Incidentally, if you want to stop speculating, this is probably worth a look: UK Copyright Stuff
 
I believe music bought with iTunes can be leageally (excuse the spelling) put on up to 3 hard drives (iPods count as hard drives) at any time.
 
When I go to listen to an iTunes (not burned from my own cd) song, it says "you may authorize this song for a different computer up to five times. But that's if it resides on my iPod.
 
Quoted from the Apple website:

"CONTENT USAGE RULES
Your use of the Products is conditioned upon your prior acceptance of the terms of this Agreement.

You shall be authorized to use the Product only for personal, non-commercial use.

You shall be authorized to use the Product on five Apple authorized computers.

You shall be entitled to burn and export Products solely for personal, non-commercial use.

Any burning or exporting capabilities are solely an accommodation to you and shall not constitute a grant or waiver (or other limitation or implication) of any rights of the copyright owners of any content, sound recording, underlying musical composition or artwork embodied in any Product.

You agree that you will not attempt to, or encourage or assist any other person to, circumvent or modify any software required for use of the Service or any of the Usage Rules.

The delivery of a Product does not transfer to you any commercial or promotional use rights in the Product.

Refer to Terms of Sale for more detailed information on Usage Rules."
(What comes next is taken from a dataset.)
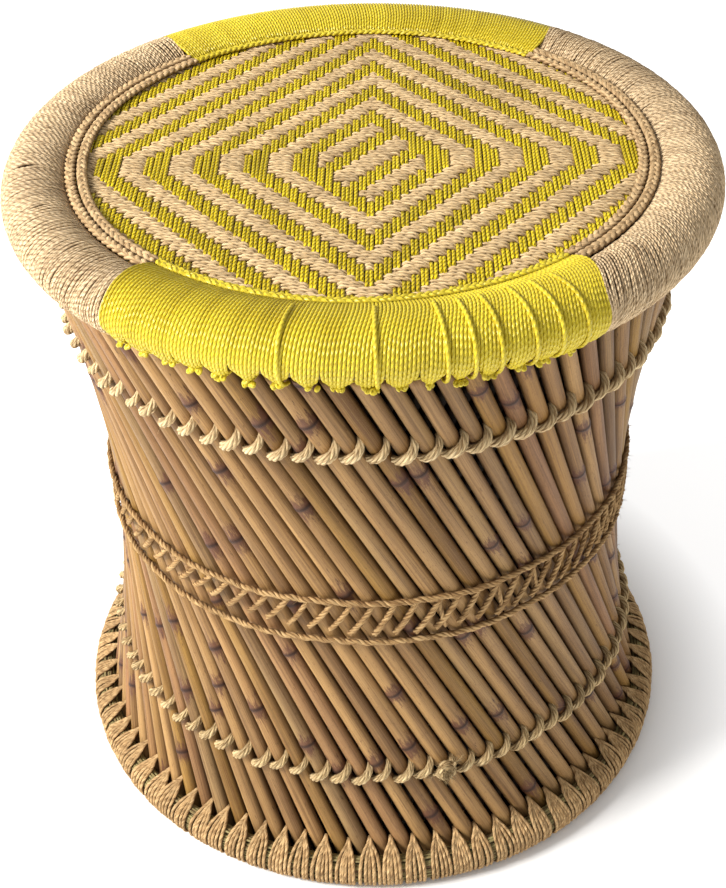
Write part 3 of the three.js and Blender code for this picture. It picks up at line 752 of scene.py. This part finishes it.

It says 5. Assuming that the bold works, I added it. Sorry if that's a long post.
 
ablack6596 said:
The real problem is people just downloading things they like.

Maybe this should say "things they need to feel part of the pack." I've noticed that many people - often younger people - copy so that they can brag about having this or that. But the use is, to say the least, quite low.

So my question is, should these people have to pay for something they need but don't use?